Risk concentration. Bank should manage their credit risk prudently to ensure that there are no undue concentrations of risks to individual entities, associates, industries areas, sectors or banking products. The risks of a merged entity should not be more than the risk of stand-alone entity. Therefore attention should be placed on credit exposures to the new merged entity.


Information system integration. Information systems should be able to provide management information that is accurate, timeous and relevant to manage risks. The bank’s system should be integrated, there should be minimal manual intervention. In any merger, the time taken to merge various systems can be detrimental to business. Implementation of systems is one of the biggest risks for a merged entity.


The merging of culture. Management often neglect the importance of culture in a merger and acquisition activity. Different entities with different set of culture are now blend into one. Cultural differences are a very important factor that could lead to failures in mergers. People dissatisfied with how the culture merging process handled can take different routes such as slowing down business either intentionally or non-intentionally, burning out morale, or some might just leave the organization taking their knowledge and experience with them.


In sum

As Indonesia is a global market, bank supervisory authority in Indonesia should take corporate governance as crucial.

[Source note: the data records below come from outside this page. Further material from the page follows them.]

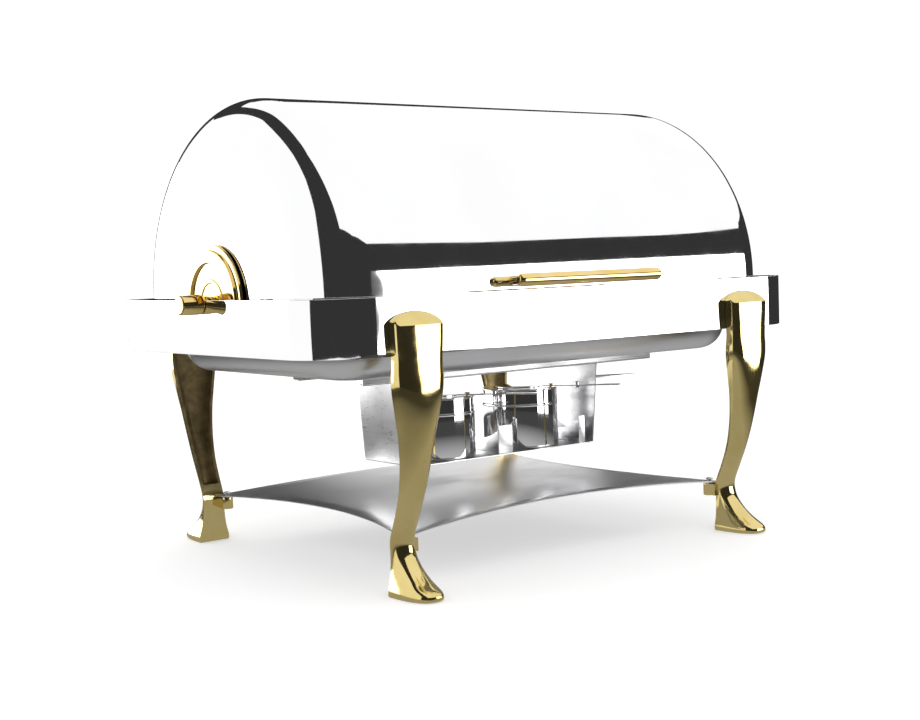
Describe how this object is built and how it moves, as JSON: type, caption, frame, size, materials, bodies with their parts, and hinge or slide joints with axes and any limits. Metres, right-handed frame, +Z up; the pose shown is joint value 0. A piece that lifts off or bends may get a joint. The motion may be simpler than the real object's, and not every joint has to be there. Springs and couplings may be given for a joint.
{
  "type": "chafing dish food warmer",
  "caption": "Roll-top chafing dish: stainless barrel cover turning on end spindles, gallery band on cast brass legs, water and food pans, shelf and hanging fuel-burner tray.",
  "frame": {"origin": "on the floor under the middle of the dish", "axes": "+X along the length to the right, -Y towards the serving side, +Z up"},
  "size_m": [0.678, 0.474, 0.4715],
  "materials": {
    "polished_steel": "mirror-polished stainless steel",
    "satin_steel": "satin stainless steel",
    "polished_brass": "polished, lacquered brass",
    "cast_brass": "cast brass, polished outside, as cast in the hollow back",
    "bush_brass": "plain turned bearing brass"
  },
  "bodies": {
    "frame": {"gallery_band": "polished_steel", "lower_shelf": "satin_steel", "leg_front_left": "cast_brass", "leg_screw_front_left_1": "satin_steel", "leg_screw_front_left_2": "satin_steel", "shelf_screw_front_left": "satin_steel", "leg_front_right": "cast_brass", "leg_screw_front_right_1": "satin_steel", "leg_screw_front_right_2": "satin_steel", "shelf_screw_front_right": "satin_steel", "leg_rear_left": "cast_brass", "leg_screw_rear_left_1": "satin_steel", "leg_screw_rear_left_2": "satin_steel", "shelf_screw_rear_left": "satin_steel", "leg_rear_right": "cast_brass", "leg_screw_rear_right_1": "satin_steel", "leg_screw_rear_right_2": "satin_steel", "shelf_screw_rear_right": "satin_steel", "pivot_spindle_left": "polished_brass", "spindle_spacer_left": "polished_brass", "spindle_nut_left": "satin_steel", "pan_carrier_left": "satin_steel", "pivot_spindle_right": "polished_brass", "spindle_spacer_right": "polished_brass", "spindle_nut_right": "satin_steel", "pan_carrier_right": "satin_steel"},
    "cover": {"cover_barrel": "polished_steel", "handle_grip": "polished_brass", "cover_end_left": "polished_steel", "pivot_hub_left": "polished_brass", "hub_bush_left": "bush_brass", "handle_post_left": "polished_brass", "handle_screw_left": "satin_steel", "cover_end_right": "polished_steel", "pivot_hub_right": "polished_brass", "hub_bush_right": "bush_brass", "handle_post_right": "polished_brass", "handle_screw_right": "satin_steel"},
    "water_pan": {"water_pan": "satin_steel", "tray_rail_front": "satin_steel", "tray_rail_rear": "satin_steel"},
    "food_pan": {"food_pan": "satin_steel"},
    "burner_tray": {"burner_tray": "satin_steel", "tray_divider_middle": "satin_steel", "tray_divider_left": "satin_steel", "tray_divider_right": "satin_steel"},
    "burner_left": {"burner_cup_left": "polished_steel", "fuel_can_left": "satin_steel", "burner_top_left": "polished_steel", "regulator_rivet_left": "polished_brass"},
    "regulator_left": {"regulator_cover_left": "polished_steel"},
    "burner_right": {"burner_cup_right": "polished_steel", "fuel_can_right": "satin_steel", "burner_top_right": "polished_steel", "regulator_rivet_right": "polished_brass"},
    "regulator_right": {"regulator_cover_right": "polished_steel"}
  },
  "joints": [
    {"name": "cover_roll", "type": "hinge", "parent": "frame", "child": "cover", "pos_m": [0, 0, 0.2715], "axis": [-1, 0, 0], "range_deg": [0, 172.5]},
    {"name": "water_pan_lift", "type": "slide", "parent": "frame", "child": "water_pan", "axis": [0, 0, 1], "range_m": [0, 0.03]},
    {"name": "food_pan_lift", "type": "slide", "parent": "water_pan", "child": "food_pan", "axis": [0, 0, 1], "range_m": [0, 0.05]},
    {"name": "tray_slide", "type": "slide", "parent": "water_pan", "child": "burner_tray", "axis": [1, 0, 0], "range_m": [0, 0.05]},
    {"name": "burner_left_slide", "type": "slide", "parent": "burner_tray", "child": "burner_left", "axis": [0, -1, 0], "range_m": [0, 0.04]},
    {"name": "regulator_left_swivel", "type": "hinge", "parent": "burner_left", "child": "regulator_left", "pos_m": [-0.01486, -0.02758, 0.1594], "axis": [0, 0, -1], "range_deg": [0, 60]},
    {"name": "burner_right_slide", "type": "slide", "parent": "burner_tray", "child": "burner_right", "axis": [0, -1, 0], "range_m": [0, 0.04]},
    {"name": "regulator_right_swivel", "type": "hinge", "parent": "burner_right", "child": "regulator_right", "pos_m": [0.10514, -0.02758, 0.1594], "axis": [0, 0, -1], "range_deg": [0, 60]}
  ]
}
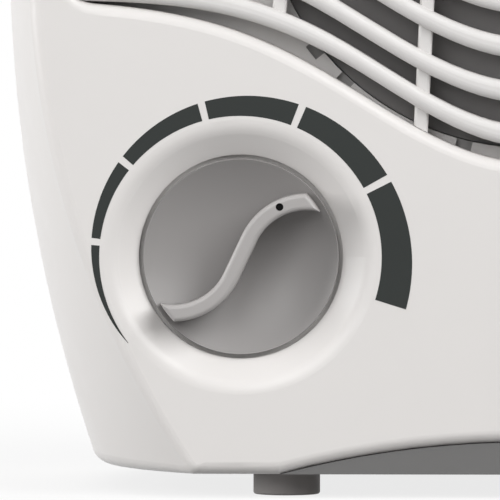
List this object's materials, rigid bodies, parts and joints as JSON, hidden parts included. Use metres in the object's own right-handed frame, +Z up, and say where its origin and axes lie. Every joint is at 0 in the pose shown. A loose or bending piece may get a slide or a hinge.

The management team of the new merged bank should try to address the above stated governance matters for consideration and perform a truthful self-assessment to enable identification of any risks, weaknesses and improvement that might be needed to make the merged bank successful. It is imperative that management team demonstrate its ability, desire and commitment to maintain appropriate corporate governance, management, internal control and risk-management systems, including internal audit and compliance process.